Pictorial Christianity

Leah and I have been using The Screwtape Letters as something of a devotional. We disagree with Lewis’ notion that you can lose your salvation, but many of the points he makes are poignant and convicting.

In the second letter, Screwtape tells Wormwood of his displeasure in Wormwood’s patient becoming a Christian, but then tries to give him advice on correcting this using the church. Not the eternal church itself, but rather the brick building and the annoying habits of those in the pew next to him.

“At his present stage, you see, he has an idea of ‘Christians’ in his mind which he supposes to be spiritual, but which, in fact, is largely pictorial. His mind is full of togas and sandals and armor and bare legs and the mere fact that the other people in church wear modern clothes is a real – though of course an unconscious – difficulty to him. Never let it come to the surface; never let him ask what he expected them to look like.”

This quote is directly after an encouragement to point out to his patient that his neighbor in the pew sings loudly and out of tune or that someone else has squeaky boots. In annoying his patient with minor things that are not sinful or spiritual in any way, Wormwood may make him believe that the religion these annoying people have is ridiculous nonsense.

I’d like to say that I’m above this, but it’s fair only to say that I’ve improved. I’ve heard screamers in church, seen people dance in the aisles, and listened to the discord of a bad worship band. All of these things have distracted me from worshiping the God I love, the God who made and loves these people as well.

We should be aware of the standards we set on each other, standards for perfection in all the areas that matter to us. God doesn’t demand these things of us, but rather that we love Him with all of our heart and love our neighbor as ourselves. Are we loving when we’re judging them for how they sing? For how they dress or laugh or whether they raise their hand in front of our faces during praise and so block us from seeing the lyrics on the screen? What do we expect of others? If it’s anything other than that they’re as fallen as we are, we expect too much.

We also need to keep in mind the difference between sins and annoyances. Someone shrieking out the hymns may be annoying, but that person is worshiping God. God created their voice and what they’re doing is right, not wrong. It’s not about keeping others’ wants in mind at that point because the worship of God is more important than the happiness of your ears. And if you’re really worshiping Him yourself, you won’t care how others do it, so long as it is not in a sinful way.
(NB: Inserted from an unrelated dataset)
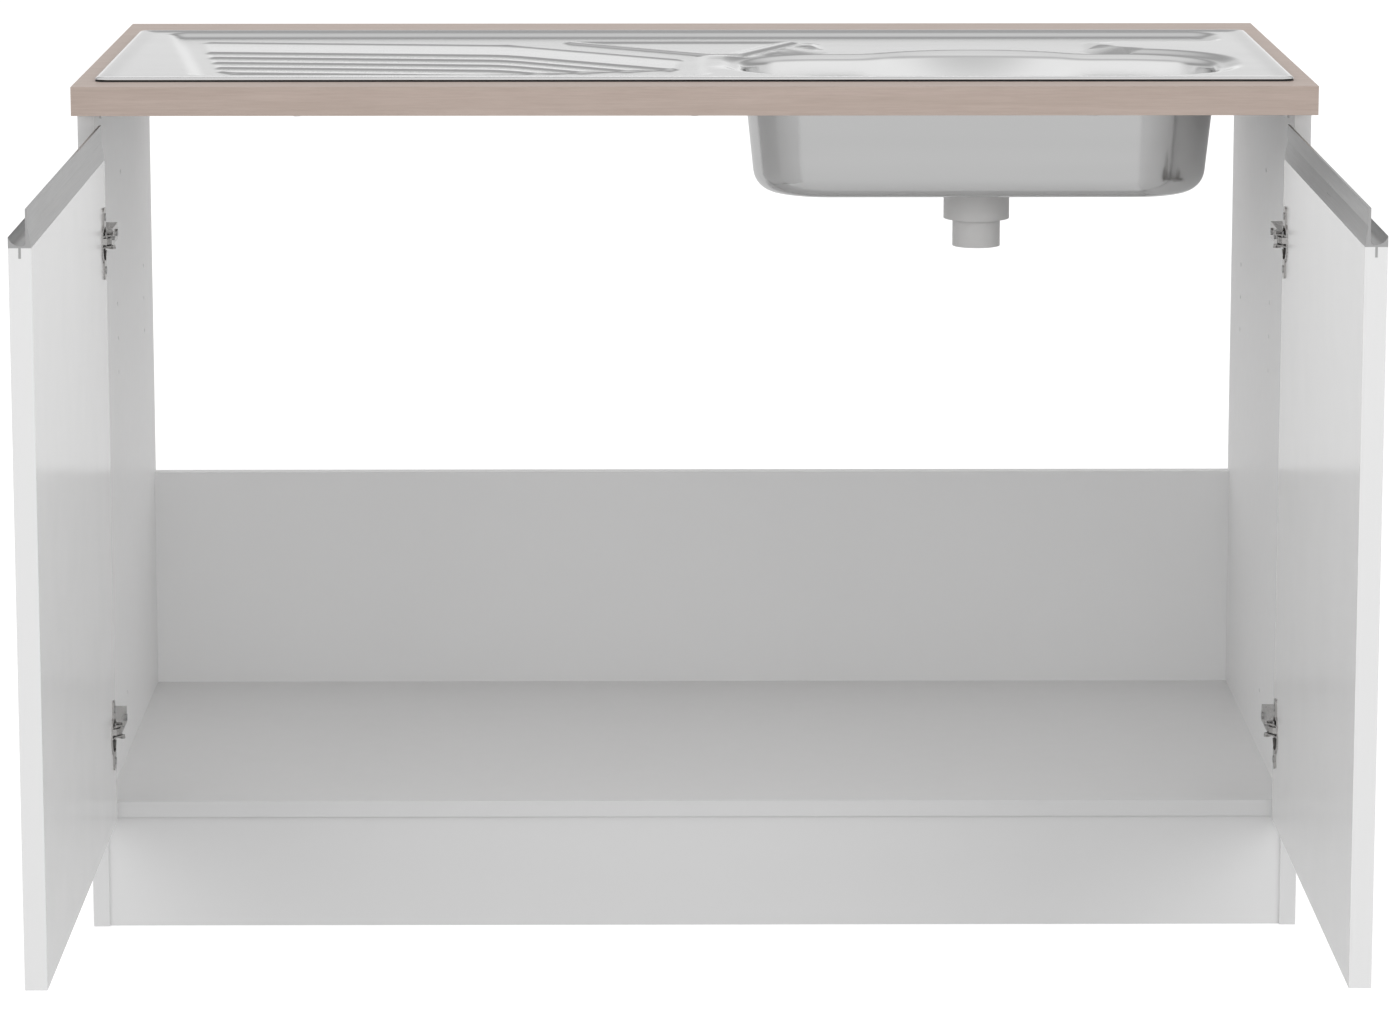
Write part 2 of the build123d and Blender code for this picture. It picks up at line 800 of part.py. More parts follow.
def tray_outline():
    """The pressed-down area: drainer, rear channel and the ledge round the bowl."""
    drainer = [
        (drainer_left(tray_back), tray_back),
        (drainer_left(tray_front), tray_front),
        (drainer_right, tray_front),
        (drainer_right, tray_back),
    ]
    face = fillet(make_face(Polyline(*drainer, close=True)).vertices(), tray_corner)
    channel_start = drainer_right - channel_width
    middle = ((channel_start + tray_right) / 2, tray_back - channel_width / 2)
    face += Pos(*middle) * RectangleRounded(tray_right - channel_start, channel_width, 2 * tray_corner)
    face += offset(drainer_panel(), panel_moat, kind=Kind.ARC)
    face += bowl_outline(bowl_ledge)
    link = (bowl_centre, (tray_back - channel_width + bowl_mid_y) / 2)
    face += Pos(*link) * RectangleRounded(bowl_link_width, tray_back - bowl_mid_y, tray_corner)
    return face


def drainer_band():
    """The broad raised band: nearly level from the left, then slanting forward to a square end."""
    rear_y = tray_back - band_rear_gap
    bend_y = rear_y - band_fall
    end_y = bend_y - band_steep_fall
    end_x = drainer_right - band_right_gap
    bend_x = end_x - band_bend_from_end
    return rounded([
        (drainer_left(rear_y) + band_left_gap, rear_y),
        (bend_x, bend_y),
        (end_x, end_y),
        (end_x - band_left_gap / 4, end_y - band_width + relief_corner),
        (bend_x, bend_y - band_width - relief_corner),
        (drainer_left(rear_y - band_width) + band_left_gap, rear_y - band_width),
    ])


def drainer_panel():
    """The three-sided raised panel between the band, the rear channel and the bowl."""
    rear_y = tray_back - panel_rear_gap
    foot_y = rear_y - panel_depth
    foot_x = bowl_left - panel_foot_from_bowl
    return rounded([
        (foot_x - panel_left_reach, rear_y),
        (foot_x + panel_foot_width + panel_right_reach, rear_y),
        (foot_x + panel_foot_width, foot_y),
        (foot_x, foot_y),
    ])


def drainer_ribs():
    """Narrow ribs in front of the band and parallel to it, cut short at the tray's front."""
    limit = tray_front + rib_front_gap
    end_x = drainer_right - band_right_gap
    bend_x = end_x - band_bend_from_end
    ribs = []
    for index in range(rib_count):
        y = tray_back - band_rear_gap - band_width - rib_pitch * (index + 1)
        start = (drainer_left(y) + band_left_gap, y)
        bend = (bend_x, y - band_fall)
        end = (end_x, y - band_fall - band_steep_fall)
        line = [start]
        for (x0, y0), (x1, y1) in ((start, bend), (bend, end)):
            share = min(1, (y0 - limit) / (y0 - y1))
            if share > 0:
                line.append((x0 + (x1 - x0) * share, y0 + (y1 - y0) * share))
        ribs.append(strip(line, rib_half_width))
    return ribs


def sink_deck():
    """The steel top: outer lip, bead, flat deck, pressed tray and drainer ribs."""
    lip_foot = height + seal_thickness
    deck = slab(sink_outline(0, sink_corner), deck_top - steel, deck_top)
    lip = sink_outline(0, sink_corner) - sink_outline(steel, sink_corner)
    deck += slab(lip, lip_foot, deck_top - steel / 2)
    bead = sink_outline(bead_inset, sink_corner) - sink_outline(bead_inset + bead_width, sink_corner)
    bead_solid = slab(bead, deck_top - steel / 2, deck_top + bead_height)
    top_edges = bead_solid.faces().sort_by(Axis.Z)[-1].edges()
    deck += fillet(top_edges, bead_height / 2)
    tray = tray_outline()
    wall = offset(tray, steel, kind=Kind.ARC)
    deck += slab(wall, tray_floor - steel, deck_top - steel / 2)
    deck -= slab(tray, tray_floor, deck_top + 1)
    for outline in [drainer_band(), drainer_panel()] + drainer_ribs():
        deck += slab(outline, tray_floor - steel / 2, tray_floor + relief_height)
    deck -= slab(bowl_outline(0), tray_floor - 2 * steel, deck_top + 1)
    return deck


def bowl_shell(shrink, top, bottom, rounding):
    """A tapered, round-bottomed bowl body, used for its outside and its inside."""
    body = Pos(0, 0, top) * extrude(bowl_outline(-shrink), -(top - bottom), taper=bowl_taper)
    low_edges = body.faces().sort_by(Axis.Z)[0].edges()
    return fillet(low_edges, rounding)


def sink_bowl():
    """The bowl, welded by its flange to the underside of the tray."""
    top = tray_floor - steel
    bottom = top - bowl_drop
    shell = bowl_shell(0, top, bottom, bowl_floor_radius)
    flange = bowl_outline(bowl_flange) - bowl_outline(-steel)
    shell += slab(flange, top - steel, top)
    shell -= bowl_shell(steel, top, bottom + steel, bowl_floor_radius - steel)
    shell -= upright(bowl_centre, drain_y, bottom - 1, bottom + steel + 1, drain_hole_radius)
    return shell


def sink_seal():
    ring = sink_outline(steel / 2, sink_corner) - sink_outline(seal_width, sink_corner)
    return slab(ring, height, height + seal_thickness)


# ---------------------------------------------------------------- drain

bowl_floor = tray_floor - steel - bowl_drop
drain_neck_radius = drain_hole_radius - drain_fit


def drain_strainer():
    """The steel flange in the bowl's floor, dished and pierced."""
    top = bowl_floor + steel
    dish_floor = top - drain_dish_depth
    t = drain_flange_thickness
    flange = upright(bowl_centre, drain_y, top, top + t, drain_flange_radius)
    flange += upright(bowl_centre, drain_y, dish_floor, top + t / 2, drain_neck_radius)
    flange -= upright(bowl_centre, drain_y, dish_floor + t, top + t + 1, drain_neck_radius - t)
    for index in range(strainer_holes):
        angle = 2 * math.pi * index / strainer_holes
        x = bowl_centre + strainer_hole_circle * math.cos(angle)
        y = drain_y + strainer_hole_circle * math.sin(angle)
        flange -= upright(x, y, dish_floor - 1, dish_floor + t + 1, strainer_hole_radius)
    flange -= upright(bowl_centre, drain_y, dish_floor - 1, dish_floor + t + 1,
                      drain_screw_radius + joint_fit)
    return flange


def drain_gasket():
    ring = upright(bowl_centre, drain_y, bowl_floor - gasket_thickness, bowl_floor, drain_body_radius)
    return ring - upright(bowl_centre, drain_y, bowl_floor - gasket_thickness - 1, bowl_floor + 1,
                          drain_hole_radius)


def drain_body():
    """The waste body under the bowl, with its bridge for the screw and its threaded tail."""
    top = bowl_floor - gasket_thickness
    base = top - drain_body_height
    x, y = bowl_centre, drain_y
    body = upright(x, y, base, top, drain_body_radius)
    body -= upright(x, y, base + drain_wall, top + 1, drain_body_radius - drain_wall)
    body += upright(x, y, base - tail_length, base + drain_wall / 2, tail_radius)
    body -= upright(x, y, base - tail_length - 1, base + drain_wall + 1, tail_bore_radius)
    bridge_top = base + 3 * drain_wall
    reach = drain_body_radius - drain_wall / 2
    body += block(x - reach, x + reach, y - drain_wall, y + drain_wall, base + drain_wall / 2, bridge_top)
    body += upright(x, y, base + drain_wall / 2, bridge_top, 2 * drain_screw_radius)
    body -= upright(x, y, base - 1, bridge_top + 1, drain_screw_radius + joint_fit)
    return body


def drain_screw():
    """The screw that draws the strainer and the waste body together."""
    dish_top = bowl_floor + steel - drain_dish_depth + drain_flange_thickness
    base = bowl_floor - gasket_thickness - drain_body_height
    screw = upright(bowl_centre, drain_y, base, dish_top, drain_screw_radius)
    head = upright(bowl_centre, drain_y, dish_top, dish_top + screw_head_height, 2 * drain_screw_radius)
    slot = block(bowl_centre - 2 * drain_screw_radius, bowl_centre + 2 * drain_screw_radius,
                 drain_y - drain_slot_half, drain_y + drain_slot_half,
                 dish_top + screw_head_height / 2, dish_top + screw_head_height + 1)
    return screw + head - slot


# ---------------------------------------------------------------- sink clips

def clip_places():
    """Clip positions on the cut-out's edge and the turn that points each foot outward."""
    half_x = sink_length / 2 - cutout_setback
    half_y = sink_depth / 2 - cutout_setback
    places = [(-half_x, sink_mid_y, 2 * quarter_turn), (half_x, sink_mid_y, 0)]
    for x in (-clip_spread * half_x, 0, clip_spread * half_x):
        places.append((x, sink_mid_y - half_y, -quarter_turn))
        places.append((x, sink_mid_y + half_y, quarter_turn))
    return places


def sink_clip():
    """One clip, drawn at the cut-out's edge with its foot towards +X."""
    t = clip_thickness
    top = deck_top - steel
    foot_top = carcass_height - clip_drop
    w = clip_width / 2
    leg = block(-clip_edge_gap - t, -clip_edge_gap, -w, w, foot_top - t, top)
    head = block(-clip_edge_gap - 4 * t, -clip_edge_gap, -w, w, top - t, top)
    foot = block(-clip_edge_gap - t, clip_foot, -w, w, foot_top - t, foot_top)
    foot -= upright(clip_foot / 2, 0, foot_top - 2 * t, foot_top + 1, clip_screw_radius + joint_fit)
    return leg + head + foot


def clip_screw():
    """One screw, up through the clip's foot against the worktop."""
    foot_bottom = carcass_height - clip_drop - clip_thickness
    screw = upright(clip_foot / 2, 0, foot_bottom, carcass_height, clip_screw_radius)
    return screw + upright(clip_foot / 2, 0, foot_bottom - screw_head_height, foot_bottom, screw_head_radius)


def at_clips(piece):
    return [Pos(x, y, 0) * Rot(0, 0, turn) * piece for x, y, turn in clip_places()]


# ---------------------------------------------------------------- worktop brackets

def bracket_places():
    return (carcass_front + bracket_front, rear - bracket_rear)


def bracket_side_screw(y, grow):
    face = -inner_half + bracket_thickness
    z = carcass_height - bracket_leg / 2 - bracket_thickness / 2
    shank = crosswise(face - bracket_screw_length - grow, face + grow, y, z, bracket_screw_radius + grow)
    if grow:
        return shank
    return shank + crosswise(face, face + screw_head_height, y, z, screw_head_radius)


def bracket_top_screw(y, grow):
    x = -inner_half + bracket_leg / 2 + bracket_thickness / 2
    under = carcass_height - bracket_thickness
    y += bracket_width / 4
    shank = upright(x, y, under - grow, under + bracket_screw_length + grow, bracket_screw_radius + grow)
    if grow:
        return shank
    return shank + upright(x, y, under - screw_head_height, under, screw_head_radius)


def worktop_bracket(y):
    """An angle that ties the side to the worktop."""
    x0 = -inner_half
    y0, y1 = y - bracket_width / 2, y + bracket_width / 2
    t = bracket_thickness
    angle = block(x0, x0 + t, y0, y1, carcass_height - bracket_leg, carcass_height)
    angle += block(x0, x0 + bracket_leg, y0, y1, carcass_height - t, carcass_height)
    angle -= bracket_side_screw(y, joint_fit)
    angle -= bracket_top_screw(y, joint_fit)
    return angle


def both_sides(pieces):
    return pieces + [right_hand(piece) for piece in pieces]


def at_hinges(maker):
    """What the maker gives at both hinge heights, as one flat list."""
    solids = []
    for z in hinge_heights:
        made = maker(z)
        solids.extend(made if isinstance(made, list) else [made])
    return solids


def main():
    os.makedirs("parts", exist_ok=True)
    save_pair("side_panel", side_panel())
    save("floor_panel", floor_panel())
    save("plinth_board", plinth_board())
    save("back_rail", back_rail())
    save("carcass_edge_bands", *carcass_edge_bands())
    rows = joint_rows()
    save("joint_dowels", *both_sides([dowel(y, z, 0) for y, z in dowel_places()]))
    save("cam_bolts", *both_sides([cam_bolt(y, z, 0) for y, z, face, step in rows]))
    save("cam_discs", *both_sides([cam(y, z, face) for y, z, face, step in rows]))
    save("worktop", worktop())
    save("worktop_edge_bands", *worktop_edge_bands())
    save("worktop_brackets", *both_sides([worktop_bracket(y) for y in bracket_places()]))
    bracket_screws = [bracket_side_screw(y, 0) for y in bracket_places()]
    bracket_screws += [bracket_top_screw(y, 0) for y in bracket_places()]
    save("bracket_screws", *both_sides(bracket_screws))
    save("sink_deck", sink_deck())
    save("sink_bowl", sink_bowl())
    save("sink_seal", sink_seal())
    save("sink_clips", *at_clips(sink_clip()))
    save("sink_clip_screws", *at_clips(clip_screw()))
    save("drain_strainer", drain_strainer())
    save("drain_gasket", drain_gasket())
    save("drain_body", drain_body())
    save("drain_screw", drain_screw())
    save_pair("mounting_plates", *at_hinges(mounting_plate))
    save_pair("plate_screws", *at_hinges(plate_screws))
    save_pair("hinge_arms", *at_hinges(hinge_arm))
    save_pair("arm_screws", *at_hinges(arm_screws))
    save_pair("arm_pins", *at_hinges(arm_pins))
    save_pair("outer_links", *at_hinges(outer_link))
    save_pair("inner_links", *at_hinges(inner_links))
    save_pair("hinge_cups", *at_hinges(hinge_cup))
    save_pair("cup_pins", *at_hinges(cup_pins))
    save_pair("cup_screws", *at_hinges(cup_screws))
    save_pair("door_panel", door_panel())
    save_pair("handle_profile", handle_profile())


main()
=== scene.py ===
"""The looks of the sink base cabinet: pressed steel sink, finishes, floor, light and camera."""

import json
import math

import bpy
import numpy as np
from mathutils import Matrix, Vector
from mathutils.geometry import delaunay_2d_cdt


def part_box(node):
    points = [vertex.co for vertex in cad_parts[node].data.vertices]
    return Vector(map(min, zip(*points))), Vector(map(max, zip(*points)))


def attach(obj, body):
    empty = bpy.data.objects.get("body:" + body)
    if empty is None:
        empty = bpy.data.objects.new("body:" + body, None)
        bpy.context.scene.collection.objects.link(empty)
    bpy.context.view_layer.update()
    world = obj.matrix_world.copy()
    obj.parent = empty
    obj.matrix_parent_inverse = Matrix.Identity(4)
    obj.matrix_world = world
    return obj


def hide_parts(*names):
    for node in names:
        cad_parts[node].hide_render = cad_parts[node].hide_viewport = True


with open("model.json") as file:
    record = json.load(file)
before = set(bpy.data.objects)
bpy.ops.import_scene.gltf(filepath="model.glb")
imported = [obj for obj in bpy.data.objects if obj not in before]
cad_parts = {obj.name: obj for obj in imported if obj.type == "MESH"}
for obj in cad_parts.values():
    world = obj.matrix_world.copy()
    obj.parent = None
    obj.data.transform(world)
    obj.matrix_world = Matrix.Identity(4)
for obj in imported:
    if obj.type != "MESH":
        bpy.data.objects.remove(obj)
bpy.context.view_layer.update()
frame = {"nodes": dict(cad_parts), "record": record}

MM = 0.001

# ---------------------------------------------------------------- camera

CAMERA_PLACE = (-0.02736, -5.0664, 1.4180)
CAMERA_PITCH = 0.1727
CAMERA_TURN = -0.0064
CAMERA_LENS = 134.66
CAMERA_SENSOR = 36.0
CAMERA_SHIFT = -0.08
CAMERA_REACH = 200.0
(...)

Lastly, we should be aware that non-Christians are applying these standards of perfection to us, however unfairly. Many Christians do it to them as well. The church seems to have lost the belief, even if the teaching is still sometimes heard, that we are, of ourselves, worthless, depraved, and doomed. It is through Christ that we are valuable, through Him that we are righteous, and through Him that we have a new identity. Becoming a Christian won’t make you perfect; it will only start you down a road you’ll be walking until the day you die. You won’t get there in this life, and the people you see along the way are only your fellow travelers, all in need of more of Him.